#### [Exercise goal]
Your task is to copy every line of this material exactly.

#### [Available data]
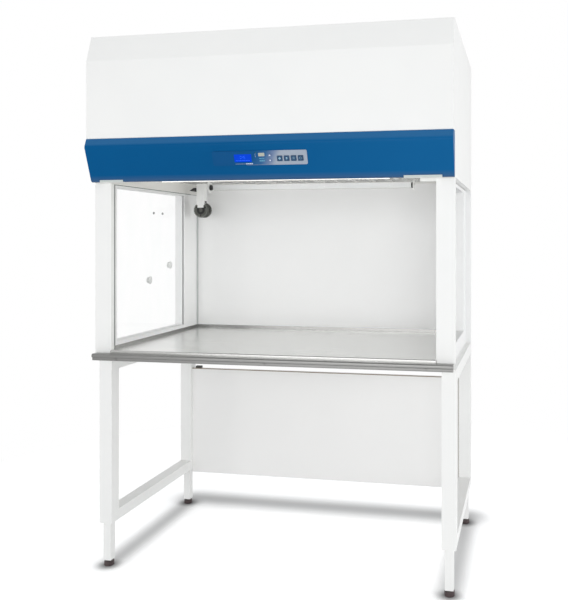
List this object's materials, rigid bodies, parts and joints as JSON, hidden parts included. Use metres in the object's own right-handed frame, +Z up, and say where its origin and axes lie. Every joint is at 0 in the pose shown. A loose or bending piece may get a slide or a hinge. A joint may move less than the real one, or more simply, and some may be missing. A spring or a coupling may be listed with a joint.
{
  "type": "laminar flow hood",
  "caption": "Vertical laminar flow hood on an open stand: folded steel casing, bulging fascia with controls, glass sides, steel worktop, blower and filter inside, telescopic legs.",
  "frame": {"origin": "on the floor, under the middle of the hood's outline", "axes": "+X to the user's right, +Y from the front to the back, +Z up"},
  "size_m": [1.34, 0.81, 2],
  "materials": {
    "white_paint": "semi-gloss powder coat",
    "blue_paint": "semi-gloss powder coat",
    "cream_paint": "satin powder coat",
    "grey_paint": "satin powder coat",
    "panel_laminate": "matte powder coat",
    "galvanised": "galvanised",
    "motor_paint": "matte",
    "filter_paper": "matte fibre",
    "lamp_glass": "polished",
    "panel_film": "satin printed film",
    "display_blue": "glossy",
    "key_dark": "satin",
    "key_light_grey": "satin",
    "circuit_board": "solder mask",
    "black_plastic": "matte",
    "clear_glass": "polished",
    "black_rubber": "matte",
    "grey_plastic": "satin",
    "stainless": "brushed",
    "foot_plastic": "matte"
  },
  "bodies": {
    "cabinet": {"hood_side_left": "white_paint", "hood_side_right": "white_paint", "hood_front": "white_paint", "hood_top": "white_paint", "hood_back": "white_paint", "fascia": "blue_paint", "ceiling_frame": "cream_paint", "intake_grille": "white_paint", "prefilter_pad": "filter_paper", "blower_deck": "galvanised", "blower_scroll": "galvanised", "blower_motor": "motor_paint", "filter_frame": "galvanised", "filter_pack": "filter_paper", "diffuser_screen": "cream_paint", "lamp_tray": "white_paint", "lamp_tubes": "lamp_glass", "uv_tube": "lamp_glass", "uv_brackets": "white_paint", "control_overlay": "panel_film", "display_window": "display_blue", "control_board": "circuit_board", "power_inlet": "black_plastic", "catch_plates": "white_paint", "post_left": "white_paint", "post_right": "white_paint", "side_frame_left": "white_paint", "side_frame_right": "white_paint", "window_left": "clear_glass", "window_right": "clear_glass", "window_seals": "black_rubber", "window_plugs": "grey_plastic", "chamber_back": "grey_paint", "drop_post": "white_paint", "cable_grommet": "black_rubber", "worktop": "stainless", "front_nosing": "stainless", "base_beams": "white_paint", "fasteners": "stainless", "stand_left": "white_paint", "stand_right": "white_paint", "rear_rail": "white_paint", "rear_panel": "panel_laminate", "panel_trim": "black_plastic"},
    "leg_front_left": {"leg_front_left": "white_paint"},
    "leg_front_right": {"leg_front_right": "white_paint"},
    "leg_rear_left": {"leg_rear_left": "white_paint"},
    "leg_rear_right": {"leg_rear_right": "white_paint"},
    "foot_front_left": {"foot_front_left": "foot_plastic"},
    "foot_front_right": {"foot_front_right": "foot_plastic"},
    "foot_rear_left": {"foot_rear_left": "foot_plastic"},
    "foot_rear_right": {"foot_rear_right": "foot_plastic"},
    "key_fan": {"key_fan": "key_dark"},
    "key_light": {"key_light": "key_dark"},
    "key_uv": {"key_uv": "key_dark"},
    "key_outlet": {"key_outlet": "key_dark"},
    "key_up": {"key_up": "key_light_grey"},
    "key_down": {"key_down": "key_light_grey"},
    "blower_wheel": {"blower_wheel": "galvanised"},
    "drop_discs": {"drop_discs": "black_plastic"}
  },
  "joints": [
    {"name": "leg_front_left_slide", "type": "slide", "parent": "cabinet", "child": "leg_front_left", "axis": [0, 0, -1], "range_m": [0, 0.15]},
    {"name": "leg_front_right_slide", "type": "slide", "parent": "cabinet", "child": "leg_front_right", "axis": [0, 0, -1], "range_m": [0, 0.15]},
    {"name": "leg_rear_left_slide", "type": "slide", "parent": "cabinet", "child": "leg_rear_left", "axis": [0, 0, -1], "range_m": [0, 0.15]},
    {"name": "leg_rear_right_slide", "type": "slide", "parent": "cabinet", "child": "leg_rear_right", "axis": [0, 0, -1], "range_m": [0, 0.15]},
    {"name": "foot_front_left_screw", "type": "slide", "parent": "leg_front_left", "child": "foot_front_left", "axis": [0, 0, -1], "range_m": [0, 0.025]},
    {"name": "foot_front_right_screw", "type": "slide", "parent": "leg_front_right", "child": "foot_front_right", "axis": [0, 0, -1], "range_m": [0, 0.025]},
    {"name": "foot_rear_left_screw", "type": "slide", "parent": "leg_rear_left", "child": "foot_rear_left", "axis": [0, 0, -1], "range_m": [0, 0.025]},
    {"name": "foot_rear_right_screw", "type": "slide", "parent": "leg_rear_right", "child": "foot_rear_right", "axis": [0, 0, -1], "range_m": [0, 0.025]},
    {"name": "key_fan_press", "type": "slide", "parent": "cabinet", "child": "key_fan", "axis": [0, 0.94, 0.3411], "range_m": [0, 0.0008], "stiffness_N_per_m": 1200, "springref_m": -0.0005},
    {"name": "key_light_press", "type": "slide", "parent": "cabinet", "child": "key_light", "axis": [0, 0.94, 0.3411], "range_m": [0, 0.0008], "stiffness_N_per_m": 1200, "springref_m": -0.0005},
    {"name": "key_uv_press", "type": "slide", "parent": "cabinet", "child": "key_uv", "axis": [0, 0.94, 0.3411], "range_m": [0, 0.0008], "stiffness_N_per_m": 1200, "springref_m": -0.0005},
    {"name": "key_outlet_press", "type": "slide", "parent": "cabinet", "child": "key_outlet", "axis": [0, 0.94, 0.3411], "range_m": [0, 0.0008], "stiffness_N_per_m": 1200, "springref_m": -0.0005},
    {"name": "key_up_press", "type": "slide", "parent": "cabinet", "child": "key_up", "axis": [0, 0.94, 0.3411], "range_m": [0, 0.0008], "stiffness_N_per_m": 1200, "springref_m": -0.0005},
    {"name": "key_down_press", "type": "slide", "parent": "cabinet", "child": "key_down", "axis": [0, 0.94, 0.3411], "range_m": [0, 0.0008], "stiffness_N_per_m": 1200, "springref_m": -0.0005},
    {"name": "blower_wheel_spin", "type": "hinge", "parent": "cabinet", "child": "blower_wheel", "pos_m": [0, 0, 1.753], "axis": [1, 0, 0], "continuous": true},
    {"name": "drop_discs_turn", "type": "hinge", "parent": "cabinet", "child": "drop_discs", "pos_m": [-0.522, 0.25, 1.361], "axis": [0, 1, 0], "continuous": true}
  ]
}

#### [The completed task]
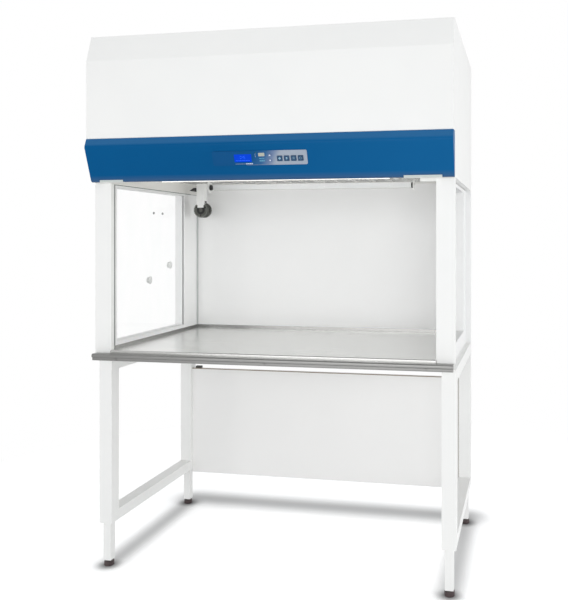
List this object's materials, rigid bodies, parts and joints as JSON, hidden parts included. Use metres in the object's own right-handed frame, +Z up, and say where its origin and axes lie. Every joint is at 0 in the pose shown. A loose or bending piece may get a slide or a hinge. A joint may move less than the real one, or more simply, and some may be missing. A spring or a coupling may be listed with a joint.
{
  "type": "laminar flow hood",
  "caption": "Vertical laminar flow hood on an open stand: folded steel casing, bulging fascia with controls, glass sides, steel worktop, blower and filter inside, telescopic legs.",
  "frame": {"origin": "on the floor, under the middle of the hood's outline", "axes": "+X to the user's right, +Y from the front to the back, +Z up"},
  "size_m": [1.34, 0.81, 2],
  "materials": {
    "white_paint": "semi-gloss powder coat",
    "blue_paint": "semi-gloss powder coat",
    "cream_paint": "satin powder coat",
    "grey_paint": "satin powder coat",
    "panel_laminate": "matte powder coat",
    "galvanised": "galvanised",
    "motor_paint": "matte",
    "filter_paper": "matte fibre",
    "lamp_glass": "polished",
    "panel_film": "satin printed film",
    "display_blue": "glossy",
    "key_dark": "satin",
    "key_light_grey": "satin",
    "circuit_board": "solder mask",
    "black_plastic": "matte",
    "clear_glass": "polished",
    "black_rubber": "matte",
    "grey_plastic": "satin",
    "stainless": "brushed",
    "foot_plastic": "matte"
  },
  "bodies": {
    "cabinet": {"hood_side_left": "white_paint", "hood_side_right": "white_paint", "hood_front": "white_paint", "hood_top": "white_paint", "hood_back": "white_paint", "fascia": "blue_paint", "ceiling_frame": "cream_paint", "intake_grille": "white_paint", "prefilter_pad": "filter_paper", "blower_deck": "galvanised", "blower_scroll": "galvanised", "blower_motor": "motor_paint", "filter_frame": "galvanised", "filter_pack": "filter_paper", "diffuser_screen": "cream_paint", "lamp_tray": "white_paint", "lamp_tubes": "lamp_glass", "uv_tube": "lamp_glass", "uv_brackets": "white_paint", "control_overlay": "panel_film", "display_window": "display_blue", "control_board": "circuit_board", "power_inlet": "black_plastic", "catch_plates": "white_paint", "post_left": "white_paint", "post_right": "white_paint", "side_frame_left": "white_paint", "side_frame_right": "white_paint", "window_left": "clear_glass", "window_right": "clear_glass", "window_seals": "black_rubber", "window_plugs": "grey_plastic", "chamber_back": "grey_paint", "drop_post": "white_paint", "cable_grommet": "black_rubber", "worktop": "stainless", "front_nosing": "stainless", "base_beams": "white_paint", "fasteners": "stainless", "stand_left": "white_paint", "stand_right": "white_paint", "rear_rail": "white_paint", "rear_panel": "panel_laminate", "panel_trim": "black_plastic"},
    "leg_front_left": {"leg_front_left": "white_paint"},
    "leg_front_right": {"leg_front_right": "white_paint"},
    "leg_rear_left": {"leg_rear_left": "white_paint"},
    "leg_rear_right": {"leg_rear_right": "white_paint"},
    "foot_front_left": {"foot_front_left": "foot_plastic"},
    "foot_front_right": {"foot_front_right": "foot_plastic"},
    "foot_rear_left": {"foot_rear_left": "foot_plastic"},
    "foot_rear_right": {"foot_rear_right": "foot_plastic"},
    "key_fan": {"key_fan": "key_dark"},
    "key_light": {"key_light": "key_dark"},
    "key_uv": {"key_uv": "key_dark"},
    "key_outlet": {"key_outlet": "key_dark"},
    "key_up": {"key_up": "key_light_grey"},
    "key_down": {"key_down": "key_light_grey"},
    "blower_wheel": {"blower_wheel": "galvanised"},
    "drop_discs": {"drop_discs": "black_plastic"}
  },
  "joints": [
    {"name": "leg_front_left_slide", "type": "slide", "parent": "cabinet", "child": "leg_front_left", "axis": [0, 0, -1], "range_m": [0, 0.15]},
    {"name": "leg_front_right_slide", "type": "slide", "parent": "cabinet", "child": "leg_front_right", "axis": [0, 0, -1], "range_m": [0, 0.15]},
    {"name": "leg_rear_left_slide", "type": "slide", "parent": "cabinet", "child": "leg_rear_left", "axis": [0, 0, -1], "range_m": [0, 0.15]},
    {"name": "leg_rear_right_slide", "type": "slide", "parent": "cabinet", "child": "leg_rear_right", "axis": [0, 0, -1], "range_m": [0, 0.15]},
    {"name": "foot_front_left_screw", "type": "slide", "parent": "leg_front_left", "child": "foot_front_left", "axis": [0, 0, -1], "range_m": [0, 0.025]},
    {"name": "foot_front_right_screw", "type": "slide", "parent": "leg_front_right", "child": "foot_front_right", "axis": [0, 0, -1], "range_m": [0, 0.025]},
    {"name": "foot_rear_left_screw", "type": "slide", "parent": "leg_rear_left", "child": "foot_rear_left", "axis": [0, 0, -1], "range_m": [0, 0.025]},
    {"name": "foot_rear_right_screw", "type": "slide", "parent": "leg_rear_right", "child": "foot_rear_right", "axis": [0, 0, -1], "range_m": [0, 0.025]},
    {"name": "key_fan_press", "type": "slide", "parent": "cabinet", "child": "key_fan", "axis": [0, 0.94, 0.3411], "range_m": [0, 0.0008], "stiffness_N_per_m": 1200, "springref_m": -0.0005},
    {"name": "key_light_press", "type": "slide", "parent": "cabinet", "child": "key_light", "axis": [0, 0.94, 0.3411], "range_m": [0, 0.0008], "stiffness_N_per_m": 1200, "springref_m": -0.0005},
    {"name": "key_uv_press", "type": "slide", "parent": "cabinet", "child": "key_uv", "axis": [0, 0.94, 0.3411], "range_m": [0, 0.0008], "stiffness_N_per_m": 1200, "springref_m": -0.0005},
    {"name": "key_outlet_press", "type": "slide", "parent": "cabinet", "child": "key_outlet", "axis": [0, 0.94, 0.3411], "range_m": [0, 0.0008], "stiffness_N_per_m": 1200, "springref_m": -0.0005},
    {"name": "key_up_press", "type": "slide", "parent": "cabinet", "child": "key_up", "axis": [0, 0.94, 0.3411], "range_m": [0, 0.0008], "stiffness_N_per_m": 1200, "springref_m": -0.0005},
    {"name": "key_down_press", "type": "slide", "parent": "cabinet", "child": "key_down", "axis": [0, 0.94, 0.3411], "range_m": [0, 0.0008], "stiffness_N_per_m": 1200, "springref_m": -0.0005},
    {"name": "blower_wheel_spin", "type": "hinge", "parent": "cabinet", "child": "blower_wheel", "pos_m": [0, 0, 1.753], "axis": [1, 0, 0], "continuous": true},
    {"name": "drop_discs_turn", "type": "hinge", "parent": "cabinet", "child": "drop_discs", "pos_m": [-0.522, 0.25, 1.361], "axis": [0, 1, 0], "continuous": true}
  ]
}